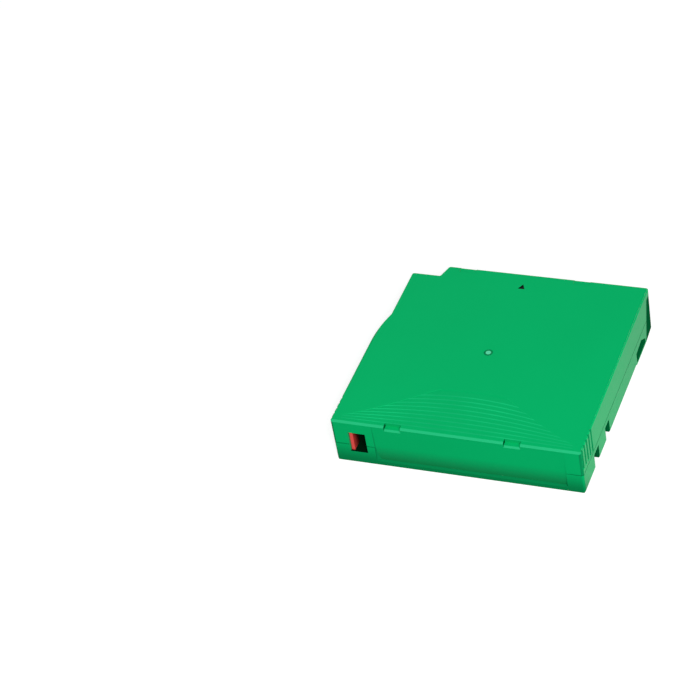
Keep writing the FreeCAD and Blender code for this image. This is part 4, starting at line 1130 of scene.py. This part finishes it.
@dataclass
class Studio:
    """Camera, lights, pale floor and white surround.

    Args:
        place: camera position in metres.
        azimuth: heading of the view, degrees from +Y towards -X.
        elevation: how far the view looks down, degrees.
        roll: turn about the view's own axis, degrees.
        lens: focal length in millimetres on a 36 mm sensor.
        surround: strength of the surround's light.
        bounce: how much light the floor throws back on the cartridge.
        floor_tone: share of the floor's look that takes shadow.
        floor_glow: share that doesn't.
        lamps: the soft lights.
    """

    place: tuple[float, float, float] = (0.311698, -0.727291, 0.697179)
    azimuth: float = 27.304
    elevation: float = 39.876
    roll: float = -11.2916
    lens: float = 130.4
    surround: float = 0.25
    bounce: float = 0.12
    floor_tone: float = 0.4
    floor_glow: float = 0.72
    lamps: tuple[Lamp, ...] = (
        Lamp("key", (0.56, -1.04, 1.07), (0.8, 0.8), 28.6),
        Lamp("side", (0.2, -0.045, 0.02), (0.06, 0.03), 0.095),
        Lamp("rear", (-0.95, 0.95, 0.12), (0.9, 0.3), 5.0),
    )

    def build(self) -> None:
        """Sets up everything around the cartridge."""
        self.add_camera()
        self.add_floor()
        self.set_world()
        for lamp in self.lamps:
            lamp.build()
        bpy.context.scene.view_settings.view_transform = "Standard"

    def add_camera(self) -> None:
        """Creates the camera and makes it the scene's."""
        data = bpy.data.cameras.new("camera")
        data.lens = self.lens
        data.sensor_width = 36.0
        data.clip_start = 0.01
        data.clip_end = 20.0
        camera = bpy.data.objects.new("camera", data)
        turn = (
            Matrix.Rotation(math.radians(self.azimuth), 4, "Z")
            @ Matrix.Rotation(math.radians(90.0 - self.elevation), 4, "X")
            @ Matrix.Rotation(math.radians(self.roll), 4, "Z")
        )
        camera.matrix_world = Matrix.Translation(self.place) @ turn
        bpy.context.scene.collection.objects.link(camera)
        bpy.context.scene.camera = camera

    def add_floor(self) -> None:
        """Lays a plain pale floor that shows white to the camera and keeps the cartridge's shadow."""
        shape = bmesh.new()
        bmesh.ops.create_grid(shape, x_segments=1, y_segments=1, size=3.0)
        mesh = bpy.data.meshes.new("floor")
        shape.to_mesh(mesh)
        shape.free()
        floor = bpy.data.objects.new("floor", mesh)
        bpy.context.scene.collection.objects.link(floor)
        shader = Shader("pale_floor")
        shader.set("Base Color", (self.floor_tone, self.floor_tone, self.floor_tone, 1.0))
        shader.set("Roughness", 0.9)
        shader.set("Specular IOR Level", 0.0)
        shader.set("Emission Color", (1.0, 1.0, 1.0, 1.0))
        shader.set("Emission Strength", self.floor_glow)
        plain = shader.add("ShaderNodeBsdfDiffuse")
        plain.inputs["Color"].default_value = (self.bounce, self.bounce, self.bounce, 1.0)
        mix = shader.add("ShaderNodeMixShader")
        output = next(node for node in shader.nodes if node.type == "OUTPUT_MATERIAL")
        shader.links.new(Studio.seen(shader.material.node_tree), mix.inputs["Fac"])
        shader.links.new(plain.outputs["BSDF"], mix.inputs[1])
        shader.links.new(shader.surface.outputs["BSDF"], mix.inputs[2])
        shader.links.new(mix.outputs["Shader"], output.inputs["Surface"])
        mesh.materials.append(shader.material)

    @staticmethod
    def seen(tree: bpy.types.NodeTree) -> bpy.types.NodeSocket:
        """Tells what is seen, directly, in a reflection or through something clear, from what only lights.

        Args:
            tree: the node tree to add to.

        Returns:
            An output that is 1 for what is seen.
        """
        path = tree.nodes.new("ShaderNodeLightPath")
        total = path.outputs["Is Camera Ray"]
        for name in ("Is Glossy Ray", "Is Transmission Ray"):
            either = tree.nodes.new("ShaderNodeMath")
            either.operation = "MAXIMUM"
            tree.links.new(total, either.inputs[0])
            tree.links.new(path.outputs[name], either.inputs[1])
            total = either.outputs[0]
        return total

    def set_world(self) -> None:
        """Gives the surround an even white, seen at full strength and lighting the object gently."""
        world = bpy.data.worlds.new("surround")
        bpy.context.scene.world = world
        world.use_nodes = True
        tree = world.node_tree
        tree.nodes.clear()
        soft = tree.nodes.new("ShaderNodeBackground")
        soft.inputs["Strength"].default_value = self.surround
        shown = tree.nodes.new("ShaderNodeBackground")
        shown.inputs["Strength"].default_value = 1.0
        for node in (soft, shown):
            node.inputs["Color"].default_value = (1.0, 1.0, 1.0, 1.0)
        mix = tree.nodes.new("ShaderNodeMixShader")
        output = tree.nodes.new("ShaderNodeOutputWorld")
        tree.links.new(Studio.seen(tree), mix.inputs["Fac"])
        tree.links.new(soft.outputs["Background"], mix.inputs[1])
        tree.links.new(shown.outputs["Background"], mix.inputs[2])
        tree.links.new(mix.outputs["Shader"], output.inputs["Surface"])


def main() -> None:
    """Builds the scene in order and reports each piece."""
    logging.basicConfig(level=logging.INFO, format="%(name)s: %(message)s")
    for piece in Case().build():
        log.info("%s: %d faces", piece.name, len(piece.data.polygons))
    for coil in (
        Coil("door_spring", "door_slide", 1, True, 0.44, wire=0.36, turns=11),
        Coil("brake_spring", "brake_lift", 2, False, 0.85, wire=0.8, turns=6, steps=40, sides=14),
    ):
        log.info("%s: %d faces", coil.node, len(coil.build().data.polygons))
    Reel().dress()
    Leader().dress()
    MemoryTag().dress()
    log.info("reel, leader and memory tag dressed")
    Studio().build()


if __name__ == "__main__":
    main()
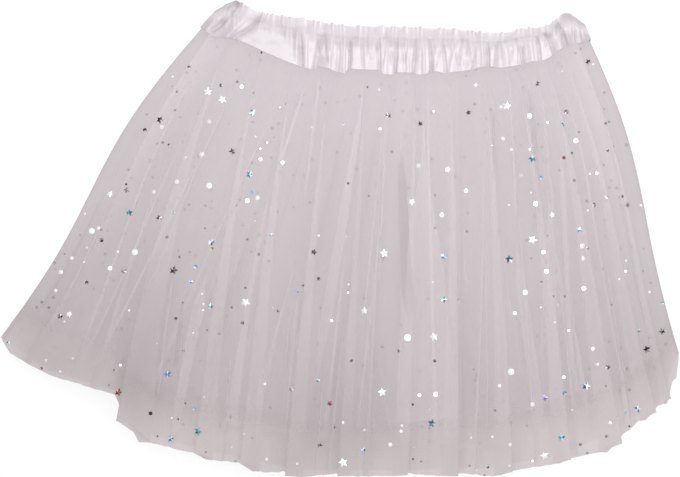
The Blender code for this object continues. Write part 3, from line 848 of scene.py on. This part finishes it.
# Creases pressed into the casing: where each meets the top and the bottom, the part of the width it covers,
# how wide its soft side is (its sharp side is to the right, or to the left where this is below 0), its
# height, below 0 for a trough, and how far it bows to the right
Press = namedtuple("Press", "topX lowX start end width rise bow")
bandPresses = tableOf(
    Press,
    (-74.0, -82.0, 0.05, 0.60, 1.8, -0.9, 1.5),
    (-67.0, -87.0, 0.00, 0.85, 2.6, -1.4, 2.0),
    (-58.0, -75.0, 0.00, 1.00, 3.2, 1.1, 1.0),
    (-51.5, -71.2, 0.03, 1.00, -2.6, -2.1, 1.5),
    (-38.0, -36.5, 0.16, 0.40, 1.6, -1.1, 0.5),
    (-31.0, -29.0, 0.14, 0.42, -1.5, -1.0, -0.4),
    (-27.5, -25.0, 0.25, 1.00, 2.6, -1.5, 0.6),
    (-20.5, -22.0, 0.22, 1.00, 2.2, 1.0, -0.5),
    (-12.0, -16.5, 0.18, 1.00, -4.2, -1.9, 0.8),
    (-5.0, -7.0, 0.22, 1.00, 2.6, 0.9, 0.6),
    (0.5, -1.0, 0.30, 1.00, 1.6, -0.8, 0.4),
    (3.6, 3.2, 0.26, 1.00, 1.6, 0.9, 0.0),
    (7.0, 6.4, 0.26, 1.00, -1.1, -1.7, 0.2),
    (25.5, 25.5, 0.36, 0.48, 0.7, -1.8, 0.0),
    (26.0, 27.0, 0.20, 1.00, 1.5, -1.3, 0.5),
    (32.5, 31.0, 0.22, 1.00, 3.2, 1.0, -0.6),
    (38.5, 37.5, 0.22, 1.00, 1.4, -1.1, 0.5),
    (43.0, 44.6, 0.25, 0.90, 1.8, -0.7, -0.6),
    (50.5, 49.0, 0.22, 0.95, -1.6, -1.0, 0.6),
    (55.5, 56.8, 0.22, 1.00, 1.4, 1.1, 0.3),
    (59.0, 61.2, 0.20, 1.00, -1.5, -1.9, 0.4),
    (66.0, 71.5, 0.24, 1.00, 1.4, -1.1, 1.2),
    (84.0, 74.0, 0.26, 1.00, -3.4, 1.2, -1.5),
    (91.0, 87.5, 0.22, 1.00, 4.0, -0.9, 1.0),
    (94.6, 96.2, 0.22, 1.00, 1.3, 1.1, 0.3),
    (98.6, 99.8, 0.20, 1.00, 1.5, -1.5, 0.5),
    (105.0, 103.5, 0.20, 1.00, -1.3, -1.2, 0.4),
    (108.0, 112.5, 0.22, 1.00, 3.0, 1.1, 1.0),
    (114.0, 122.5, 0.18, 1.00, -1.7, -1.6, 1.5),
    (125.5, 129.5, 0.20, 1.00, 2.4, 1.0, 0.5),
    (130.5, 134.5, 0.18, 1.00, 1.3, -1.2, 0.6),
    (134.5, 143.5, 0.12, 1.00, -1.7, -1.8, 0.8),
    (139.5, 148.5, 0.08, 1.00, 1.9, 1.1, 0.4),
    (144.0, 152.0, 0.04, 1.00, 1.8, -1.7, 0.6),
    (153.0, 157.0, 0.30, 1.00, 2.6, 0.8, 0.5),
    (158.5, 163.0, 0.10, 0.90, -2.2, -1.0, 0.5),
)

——

● **Your objective**
Quote the listing above from its first line to the line with "and white surround.", inclusive, and add nothing.

● **Correct answer**
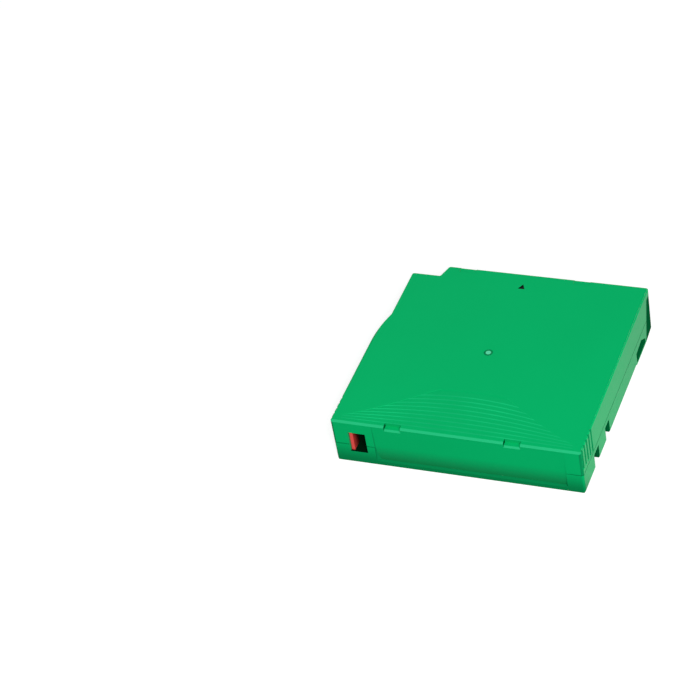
Keep writing the FreeCAD and Blender code for this image. This is part 4, starting at line 1130 of scene.py. This part finishes it.
@dataclass
class Studio:
    """Camera, lights, pale floor and white surround.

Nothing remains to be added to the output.